• Record set
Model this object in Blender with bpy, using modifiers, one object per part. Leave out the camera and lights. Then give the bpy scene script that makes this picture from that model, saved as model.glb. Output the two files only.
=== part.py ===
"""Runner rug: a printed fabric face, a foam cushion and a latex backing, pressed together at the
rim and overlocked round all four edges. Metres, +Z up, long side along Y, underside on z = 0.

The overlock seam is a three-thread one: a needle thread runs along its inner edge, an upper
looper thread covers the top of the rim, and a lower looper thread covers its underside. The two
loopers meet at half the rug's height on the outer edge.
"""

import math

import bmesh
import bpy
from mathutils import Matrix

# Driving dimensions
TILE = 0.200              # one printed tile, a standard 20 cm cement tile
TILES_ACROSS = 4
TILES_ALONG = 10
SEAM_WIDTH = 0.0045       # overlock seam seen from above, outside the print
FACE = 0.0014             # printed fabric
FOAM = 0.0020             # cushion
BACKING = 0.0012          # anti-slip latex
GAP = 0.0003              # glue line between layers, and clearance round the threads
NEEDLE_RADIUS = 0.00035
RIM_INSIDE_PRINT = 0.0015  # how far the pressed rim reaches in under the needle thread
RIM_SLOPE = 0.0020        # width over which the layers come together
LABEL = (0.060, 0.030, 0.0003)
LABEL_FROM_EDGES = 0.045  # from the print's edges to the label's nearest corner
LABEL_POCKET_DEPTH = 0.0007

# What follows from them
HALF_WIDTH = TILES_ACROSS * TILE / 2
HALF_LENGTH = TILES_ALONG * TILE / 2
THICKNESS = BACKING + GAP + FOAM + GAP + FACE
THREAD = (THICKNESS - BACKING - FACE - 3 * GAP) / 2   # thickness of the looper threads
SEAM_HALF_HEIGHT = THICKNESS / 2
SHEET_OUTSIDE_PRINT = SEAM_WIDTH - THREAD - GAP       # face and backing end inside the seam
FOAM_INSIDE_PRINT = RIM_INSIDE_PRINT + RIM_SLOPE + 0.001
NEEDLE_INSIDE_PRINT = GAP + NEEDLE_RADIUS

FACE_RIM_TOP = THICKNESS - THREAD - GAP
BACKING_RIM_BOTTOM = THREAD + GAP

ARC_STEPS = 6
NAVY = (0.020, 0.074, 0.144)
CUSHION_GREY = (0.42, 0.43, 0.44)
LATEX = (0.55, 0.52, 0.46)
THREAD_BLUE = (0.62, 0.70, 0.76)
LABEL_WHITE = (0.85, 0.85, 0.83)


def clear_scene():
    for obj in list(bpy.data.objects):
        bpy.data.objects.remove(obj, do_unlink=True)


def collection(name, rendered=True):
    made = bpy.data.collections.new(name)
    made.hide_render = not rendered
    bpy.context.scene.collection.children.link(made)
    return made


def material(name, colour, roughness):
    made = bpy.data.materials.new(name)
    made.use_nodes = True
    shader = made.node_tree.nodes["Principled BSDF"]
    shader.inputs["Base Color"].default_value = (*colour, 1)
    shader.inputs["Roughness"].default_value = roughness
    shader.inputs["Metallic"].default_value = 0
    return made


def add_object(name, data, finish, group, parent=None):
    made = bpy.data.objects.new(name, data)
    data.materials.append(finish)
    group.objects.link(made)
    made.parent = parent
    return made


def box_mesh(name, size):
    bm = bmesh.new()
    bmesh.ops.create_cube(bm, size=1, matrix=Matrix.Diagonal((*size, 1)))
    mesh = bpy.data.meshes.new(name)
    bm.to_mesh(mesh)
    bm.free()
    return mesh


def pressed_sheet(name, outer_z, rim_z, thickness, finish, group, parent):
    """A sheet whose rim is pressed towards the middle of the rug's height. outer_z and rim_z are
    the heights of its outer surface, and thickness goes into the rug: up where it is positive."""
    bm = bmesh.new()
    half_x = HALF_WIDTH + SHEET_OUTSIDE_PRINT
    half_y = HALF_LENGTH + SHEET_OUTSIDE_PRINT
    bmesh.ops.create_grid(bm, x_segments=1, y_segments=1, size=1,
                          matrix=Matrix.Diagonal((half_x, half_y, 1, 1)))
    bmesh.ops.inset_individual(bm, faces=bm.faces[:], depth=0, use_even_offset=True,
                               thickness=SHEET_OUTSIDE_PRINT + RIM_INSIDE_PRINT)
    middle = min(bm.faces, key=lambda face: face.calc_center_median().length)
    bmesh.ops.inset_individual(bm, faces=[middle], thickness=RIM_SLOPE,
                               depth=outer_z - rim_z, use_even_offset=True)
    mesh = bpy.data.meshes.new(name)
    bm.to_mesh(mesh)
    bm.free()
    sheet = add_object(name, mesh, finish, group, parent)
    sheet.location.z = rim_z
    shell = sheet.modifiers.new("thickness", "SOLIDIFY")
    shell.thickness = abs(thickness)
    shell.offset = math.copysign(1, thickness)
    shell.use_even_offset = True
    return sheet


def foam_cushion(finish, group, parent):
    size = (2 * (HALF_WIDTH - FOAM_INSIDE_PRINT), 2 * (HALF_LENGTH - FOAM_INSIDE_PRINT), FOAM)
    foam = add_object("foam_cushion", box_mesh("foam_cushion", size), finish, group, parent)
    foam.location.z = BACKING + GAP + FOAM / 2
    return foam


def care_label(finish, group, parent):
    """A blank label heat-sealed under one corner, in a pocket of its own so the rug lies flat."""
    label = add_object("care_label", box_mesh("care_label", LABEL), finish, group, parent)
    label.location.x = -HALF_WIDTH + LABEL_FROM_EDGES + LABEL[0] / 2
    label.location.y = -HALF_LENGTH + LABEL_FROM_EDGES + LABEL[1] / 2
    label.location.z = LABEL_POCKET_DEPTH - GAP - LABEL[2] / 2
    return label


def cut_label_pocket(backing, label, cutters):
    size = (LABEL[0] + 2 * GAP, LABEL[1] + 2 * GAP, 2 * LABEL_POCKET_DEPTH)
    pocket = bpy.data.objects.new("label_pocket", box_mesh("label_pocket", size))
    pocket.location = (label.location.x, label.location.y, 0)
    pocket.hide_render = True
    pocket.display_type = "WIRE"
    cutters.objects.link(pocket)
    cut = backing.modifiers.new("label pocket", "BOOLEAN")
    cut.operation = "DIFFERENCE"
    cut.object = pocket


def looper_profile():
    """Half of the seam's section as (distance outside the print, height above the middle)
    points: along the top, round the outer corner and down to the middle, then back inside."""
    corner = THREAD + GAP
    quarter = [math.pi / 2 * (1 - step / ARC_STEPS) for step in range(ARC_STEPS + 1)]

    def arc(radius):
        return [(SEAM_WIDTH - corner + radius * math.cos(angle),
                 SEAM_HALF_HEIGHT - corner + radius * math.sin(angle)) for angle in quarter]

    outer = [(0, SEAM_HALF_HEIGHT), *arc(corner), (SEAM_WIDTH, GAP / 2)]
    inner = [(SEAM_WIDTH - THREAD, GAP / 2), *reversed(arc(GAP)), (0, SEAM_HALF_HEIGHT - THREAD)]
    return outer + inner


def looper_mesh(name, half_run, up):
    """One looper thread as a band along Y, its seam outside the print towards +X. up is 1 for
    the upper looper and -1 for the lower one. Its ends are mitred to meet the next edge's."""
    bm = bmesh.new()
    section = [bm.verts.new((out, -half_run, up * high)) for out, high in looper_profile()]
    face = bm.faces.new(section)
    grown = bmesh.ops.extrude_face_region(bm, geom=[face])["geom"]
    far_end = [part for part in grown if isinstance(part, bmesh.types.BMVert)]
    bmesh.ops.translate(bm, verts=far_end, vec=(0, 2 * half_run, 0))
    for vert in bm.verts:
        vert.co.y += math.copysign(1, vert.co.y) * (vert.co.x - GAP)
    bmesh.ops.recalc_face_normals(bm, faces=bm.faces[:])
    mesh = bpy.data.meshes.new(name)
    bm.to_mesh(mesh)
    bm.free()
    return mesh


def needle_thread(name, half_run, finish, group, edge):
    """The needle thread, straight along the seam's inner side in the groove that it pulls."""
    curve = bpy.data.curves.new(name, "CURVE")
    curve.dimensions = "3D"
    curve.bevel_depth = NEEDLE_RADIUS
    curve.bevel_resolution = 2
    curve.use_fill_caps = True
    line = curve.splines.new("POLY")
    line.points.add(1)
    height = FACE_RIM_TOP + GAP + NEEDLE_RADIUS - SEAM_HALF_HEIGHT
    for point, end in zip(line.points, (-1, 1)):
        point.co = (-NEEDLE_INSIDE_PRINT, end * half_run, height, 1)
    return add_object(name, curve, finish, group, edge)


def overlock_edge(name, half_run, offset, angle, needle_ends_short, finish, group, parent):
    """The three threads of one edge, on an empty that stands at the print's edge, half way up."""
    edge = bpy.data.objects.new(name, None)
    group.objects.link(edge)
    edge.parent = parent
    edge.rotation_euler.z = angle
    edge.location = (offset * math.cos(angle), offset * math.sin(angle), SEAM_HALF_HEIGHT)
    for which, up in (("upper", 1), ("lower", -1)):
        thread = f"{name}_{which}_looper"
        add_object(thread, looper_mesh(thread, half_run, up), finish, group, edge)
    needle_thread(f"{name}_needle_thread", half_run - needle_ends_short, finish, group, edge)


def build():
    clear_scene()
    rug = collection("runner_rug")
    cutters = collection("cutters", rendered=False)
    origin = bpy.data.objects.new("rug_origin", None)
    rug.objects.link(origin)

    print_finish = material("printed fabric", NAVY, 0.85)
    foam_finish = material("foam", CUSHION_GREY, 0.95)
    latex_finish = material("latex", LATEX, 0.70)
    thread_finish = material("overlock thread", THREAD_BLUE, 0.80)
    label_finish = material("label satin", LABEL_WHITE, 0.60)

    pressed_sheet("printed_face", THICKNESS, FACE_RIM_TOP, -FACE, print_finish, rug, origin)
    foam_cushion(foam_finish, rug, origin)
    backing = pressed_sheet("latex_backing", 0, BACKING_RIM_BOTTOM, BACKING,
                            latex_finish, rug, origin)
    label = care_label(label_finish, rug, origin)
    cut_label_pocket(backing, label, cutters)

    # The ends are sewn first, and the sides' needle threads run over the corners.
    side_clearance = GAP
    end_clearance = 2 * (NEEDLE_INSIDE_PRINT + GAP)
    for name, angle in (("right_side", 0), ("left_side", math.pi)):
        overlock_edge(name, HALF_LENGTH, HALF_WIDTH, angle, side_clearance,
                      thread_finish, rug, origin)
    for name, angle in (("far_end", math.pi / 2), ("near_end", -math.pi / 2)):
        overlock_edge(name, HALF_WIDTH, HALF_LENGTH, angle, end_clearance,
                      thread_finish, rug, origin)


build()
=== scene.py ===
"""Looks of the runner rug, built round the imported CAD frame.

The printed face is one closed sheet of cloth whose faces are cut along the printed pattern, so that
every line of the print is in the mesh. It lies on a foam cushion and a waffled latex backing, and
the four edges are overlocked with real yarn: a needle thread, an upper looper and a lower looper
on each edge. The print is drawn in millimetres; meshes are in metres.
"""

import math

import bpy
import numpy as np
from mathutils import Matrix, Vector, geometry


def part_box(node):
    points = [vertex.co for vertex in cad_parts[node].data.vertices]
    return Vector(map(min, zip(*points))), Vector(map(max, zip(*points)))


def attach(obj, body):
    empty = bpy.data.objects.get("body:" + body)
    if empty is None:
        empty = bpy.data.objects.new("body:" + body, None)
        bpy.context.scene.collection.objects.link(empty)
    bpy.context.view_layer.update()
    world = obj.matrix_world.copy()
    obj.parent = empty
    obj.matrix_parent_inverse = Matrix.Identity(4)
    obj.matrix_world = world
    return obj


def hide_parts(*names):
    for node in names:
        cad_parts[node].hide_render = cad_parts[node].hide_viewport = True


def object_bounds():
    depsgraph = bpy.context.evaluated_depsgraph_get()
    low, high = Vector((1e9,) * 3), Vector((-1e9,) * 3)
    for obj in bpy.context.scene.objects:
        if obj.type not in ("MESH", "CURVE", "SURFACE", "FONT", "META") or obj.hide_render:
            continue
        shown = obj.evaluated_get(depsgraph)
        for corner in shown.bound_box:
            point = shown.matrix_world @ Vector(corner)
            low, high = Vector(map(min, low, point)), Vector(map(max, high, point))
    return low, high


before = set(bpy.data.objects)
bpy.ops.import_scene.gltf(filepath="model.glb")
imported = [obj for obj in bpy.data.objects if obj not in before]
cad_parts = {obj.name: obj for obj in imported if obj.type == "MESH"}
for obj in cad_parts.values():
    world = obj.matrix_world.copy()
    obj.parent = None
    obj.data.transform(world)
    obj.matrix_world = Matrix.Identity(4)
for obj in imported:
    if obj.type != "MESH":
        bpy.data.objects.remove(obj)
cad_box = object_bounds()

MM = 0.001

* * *

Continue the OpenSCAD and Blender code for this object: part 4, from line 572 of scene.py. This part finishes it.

...

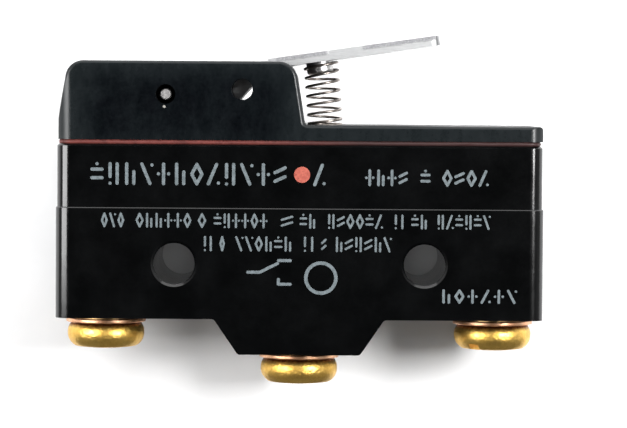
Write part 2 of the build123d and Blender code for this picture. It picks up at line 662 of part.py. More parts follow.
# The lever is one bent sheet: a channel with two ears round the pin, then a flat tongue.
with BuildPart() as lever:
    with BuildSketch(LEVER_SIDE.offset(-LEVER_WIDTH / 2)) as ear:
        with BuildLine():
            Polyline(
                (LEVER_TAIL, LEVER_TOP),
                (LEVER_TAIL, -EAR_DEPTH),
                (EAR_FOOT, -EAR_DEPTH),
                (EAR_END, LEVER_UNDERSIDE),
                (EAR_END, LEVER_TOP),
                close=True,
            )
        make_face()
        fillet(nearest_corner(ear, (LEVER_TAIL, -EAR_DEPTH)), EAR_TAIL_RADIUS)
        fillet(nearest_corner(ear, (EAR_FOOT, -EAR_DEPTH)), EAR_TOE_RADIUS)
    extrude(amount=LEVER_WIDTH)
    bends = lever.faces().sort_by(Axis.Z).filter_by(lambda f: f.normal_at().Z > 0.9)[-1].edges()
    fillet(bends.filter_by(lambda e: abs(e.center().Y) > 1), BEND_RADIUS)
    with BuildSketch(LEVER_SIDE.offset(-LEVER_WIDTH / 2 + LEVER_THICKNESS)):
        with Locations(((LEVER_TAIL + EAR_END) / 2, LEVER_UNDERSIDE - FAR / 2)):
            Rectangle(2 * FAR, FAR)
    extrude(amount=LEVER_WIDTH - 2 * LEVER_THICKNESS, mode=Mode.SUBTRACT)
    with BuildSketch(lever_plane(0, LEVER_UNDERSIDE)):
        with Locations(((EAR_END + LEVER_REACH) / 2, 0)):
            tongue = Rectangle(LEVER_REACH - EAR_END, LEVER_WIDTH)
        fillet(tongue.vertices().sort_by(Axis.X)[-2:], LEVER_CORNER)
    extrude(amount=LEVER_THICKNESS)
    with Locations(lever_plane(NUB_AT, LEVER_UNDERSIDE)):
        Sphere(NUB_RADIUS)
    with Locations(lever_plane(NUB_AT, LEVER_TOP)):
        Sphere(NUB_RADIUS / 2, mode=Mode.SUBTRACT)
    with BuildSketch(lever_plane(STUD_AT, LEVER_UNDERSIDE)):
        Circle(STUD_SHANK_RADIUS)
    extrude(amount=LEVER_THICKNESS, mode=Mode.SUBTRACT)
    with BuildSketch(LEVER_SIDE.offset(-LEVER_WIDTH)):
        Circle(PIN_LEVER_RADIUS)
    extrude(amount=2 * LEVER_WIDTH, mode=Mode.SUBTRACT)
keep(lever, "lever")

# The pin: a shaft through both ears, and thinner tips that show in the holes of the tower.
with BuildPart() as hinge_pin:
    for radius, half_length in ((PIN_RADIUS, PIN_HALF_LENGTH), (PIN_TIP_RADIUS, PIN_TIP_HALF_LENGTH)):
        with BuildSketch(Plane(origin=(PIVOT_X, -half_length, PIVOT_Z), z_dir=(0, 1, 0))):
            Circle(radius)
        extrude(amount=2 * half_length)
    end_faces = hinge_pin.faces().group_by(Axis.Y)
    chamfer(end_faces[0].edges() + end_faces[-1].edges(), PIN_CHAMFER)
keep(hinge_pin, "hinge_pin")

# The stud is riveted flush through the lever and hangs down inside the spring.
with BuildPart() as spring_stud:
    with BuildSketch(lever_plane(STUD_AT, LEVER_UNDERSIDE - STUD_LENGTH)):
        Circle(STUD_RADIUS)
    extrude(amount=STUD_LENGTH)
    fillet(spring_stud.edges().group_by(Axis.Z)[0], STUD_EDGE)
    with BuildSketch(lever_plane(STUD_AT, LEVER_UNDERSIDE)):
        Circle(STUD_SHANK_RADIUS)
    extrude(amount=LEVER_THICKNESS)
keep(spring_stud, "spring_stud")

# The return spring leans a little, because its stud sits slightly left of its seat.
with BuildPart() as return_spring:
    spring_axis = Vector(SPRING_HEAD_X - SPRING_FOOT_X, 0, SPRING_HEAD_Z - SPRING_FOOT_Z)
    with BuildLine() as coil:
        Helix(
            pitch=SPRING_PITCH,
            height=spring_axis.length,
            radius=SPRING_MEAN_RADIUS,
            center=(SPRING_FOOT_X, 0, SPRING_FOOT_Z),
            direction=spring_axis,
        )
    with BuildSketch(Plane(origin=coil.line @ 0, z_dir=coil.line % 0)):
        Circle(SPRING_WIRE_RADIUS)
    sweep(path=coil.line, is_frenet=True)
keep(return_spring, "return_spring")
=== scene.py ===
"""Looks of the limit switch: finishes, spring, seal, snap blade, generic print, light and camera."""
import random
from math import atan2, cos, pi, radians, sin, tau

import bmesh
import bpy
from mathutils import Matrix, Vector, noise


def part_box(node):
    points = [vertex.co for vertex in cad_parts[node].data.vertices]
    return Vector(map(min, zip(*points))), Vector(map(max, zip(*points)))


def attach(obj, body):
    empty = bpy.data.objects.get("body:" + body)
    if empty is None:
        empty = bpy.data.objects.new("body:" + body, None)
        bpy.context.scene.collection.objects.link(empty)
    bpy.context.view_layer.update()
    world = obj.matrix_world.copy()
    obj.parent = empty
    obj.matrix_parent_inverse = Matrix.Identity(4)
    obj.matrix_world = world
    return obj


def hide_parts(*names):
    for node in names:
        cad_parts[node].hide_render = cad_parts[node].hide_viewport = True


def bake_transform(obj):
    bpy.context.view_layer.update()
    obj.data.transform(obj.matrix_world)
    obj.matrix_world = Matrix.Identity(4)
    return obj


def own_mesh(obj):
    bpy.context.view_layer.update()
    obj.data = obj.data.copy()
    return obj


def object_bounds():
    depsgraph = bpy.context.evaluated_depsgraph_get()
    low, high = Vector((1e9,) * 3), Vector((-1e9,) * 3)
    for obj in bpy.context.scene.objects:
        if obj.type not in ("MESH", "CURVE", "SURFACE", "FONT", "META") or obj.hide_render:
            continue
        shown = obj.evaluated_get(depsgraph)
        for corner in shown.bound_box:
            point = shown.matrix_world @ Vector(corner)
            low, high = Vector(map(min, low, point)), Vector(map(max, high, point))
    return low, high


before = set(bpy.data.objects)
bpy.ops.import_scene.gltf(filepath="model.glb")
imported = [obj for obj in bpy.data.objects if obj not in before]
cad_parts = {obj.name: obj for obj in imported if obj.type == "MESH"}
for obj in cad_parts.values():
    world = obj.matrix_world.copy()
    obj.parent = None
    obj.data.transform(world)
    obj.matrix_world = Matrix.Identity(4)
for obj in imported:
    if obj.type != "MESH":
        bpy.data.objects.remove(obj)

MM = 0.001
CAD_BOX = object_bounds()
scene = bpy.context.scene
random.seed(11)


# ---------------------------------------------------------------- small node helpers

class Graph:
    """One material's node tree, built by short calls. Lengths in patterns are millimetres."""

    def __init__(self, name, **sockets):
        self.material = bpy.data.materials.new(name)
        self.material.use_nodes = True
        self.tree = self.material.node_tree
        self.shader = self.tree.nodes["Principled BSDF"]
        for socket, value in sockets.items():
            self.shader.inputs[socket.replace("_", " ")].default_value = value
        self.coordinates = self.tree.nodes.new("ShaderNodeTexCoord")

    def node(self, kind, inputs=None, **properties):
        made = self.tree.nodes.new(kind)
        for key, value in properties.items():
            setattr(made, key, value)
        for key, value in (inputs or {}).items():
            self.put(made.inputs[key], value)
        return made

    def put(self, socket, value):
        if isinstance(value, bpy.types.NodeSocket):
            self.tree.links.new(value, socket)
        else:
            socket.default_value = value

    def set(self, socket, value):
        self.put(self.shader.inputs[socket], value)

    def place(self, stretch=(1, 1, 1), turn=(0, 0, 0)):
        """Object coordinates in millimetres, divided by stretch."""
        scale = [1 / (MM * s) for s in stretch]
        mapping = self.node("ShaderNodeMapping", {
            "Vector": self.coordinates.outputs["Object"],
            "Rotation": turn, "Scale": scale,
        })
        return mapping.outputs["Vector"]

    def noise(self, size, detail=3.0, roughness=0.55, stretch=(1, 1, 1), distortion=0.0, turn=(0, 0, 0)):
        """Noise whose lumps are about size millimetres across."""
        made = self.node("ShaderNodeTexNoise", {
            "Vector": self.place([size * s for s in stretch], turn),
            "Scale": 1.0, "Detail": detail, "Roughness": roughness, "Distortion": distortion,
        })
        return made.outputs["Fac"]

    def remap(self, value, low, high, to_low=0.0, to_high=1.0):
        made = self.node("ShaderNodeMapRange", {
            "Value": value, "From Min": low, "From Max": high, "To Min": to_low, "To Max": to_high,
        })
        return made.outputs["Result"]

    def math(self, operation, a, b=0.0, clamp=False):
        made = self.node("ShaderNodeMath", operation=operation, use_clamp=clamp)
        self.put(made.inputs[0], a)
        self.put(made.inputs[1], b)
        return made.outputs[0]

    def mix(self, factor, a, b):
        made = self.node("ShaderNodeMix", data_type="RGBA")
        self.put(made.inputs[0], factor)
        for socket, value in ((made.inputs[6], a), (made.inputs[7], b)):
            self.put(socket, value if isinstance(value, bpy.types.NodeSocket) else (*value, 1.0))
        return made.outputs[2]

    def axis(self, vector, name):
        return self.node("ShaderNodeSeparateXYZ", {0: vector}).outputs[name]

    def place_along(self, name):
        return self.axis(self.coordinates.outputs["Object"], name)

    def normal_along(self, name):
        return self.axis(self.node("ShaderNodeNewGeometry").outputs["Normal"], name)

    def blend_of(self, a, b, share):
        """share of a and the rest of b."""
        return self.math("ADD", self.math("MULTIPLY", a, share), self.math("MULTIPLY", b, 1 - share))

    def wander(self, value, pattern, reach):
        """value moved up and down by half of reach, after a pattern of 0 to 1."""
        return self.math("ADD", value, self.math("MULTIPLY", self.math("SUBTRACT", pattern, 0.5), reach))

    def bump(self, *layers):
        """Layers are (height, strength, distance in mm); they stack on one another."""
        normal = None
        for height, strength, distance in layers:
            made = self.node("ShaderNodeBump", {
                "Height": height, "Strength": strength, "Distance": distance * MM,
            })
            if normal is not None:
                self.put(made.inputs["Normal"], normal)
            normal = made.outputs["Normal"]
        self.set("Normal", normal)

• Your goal
Give again only the lines that run from the line with "# The ends are" to the line with "from mathutils import Matrix, Vector, geometry". Include both of those lines exactly as written.

• Final answer
    # The ends are sewn first, and the sides' needle threads run over the corners.
    side_clearance = GAP
    end_clearance = 2 * (NEEDLE_INSIDE_PRINT + GAP)
    for name, angle in (("right_side", 0), ("left_side", math.pi)):
        overlock_edge(name, HALF_LENGTH, HALF_WIDTH, angle, side_clearance,
                      thread_finish, rug, origin)
    for name, angle in (("far_end", math.pi / 2), ("near_end", -math.pi / 2)):
        overlock_edge(name, HALF_WIDTH, HALF_LENGTH, angle, end_clearance,
                      thread_finish, rug, origin)


build()
=== scene.py ===
"""Looks of the runner rug, built round the imported CAD frame.

The printed face is one closed sheet of cloth whose faces are cut along the printed pattern, so that
every line of the print is in the mesh. It lies on a foam cushion and a waffled latex backing, and
the four edges are overlocked with real yarn: a needle thread, an upper looper and a lower looper
on each edge. The print is drawn in millimetres; meshes are in metres.
"""

import math

import bpy
import numpy as np
from mathutils import Matrix, Vector, geometry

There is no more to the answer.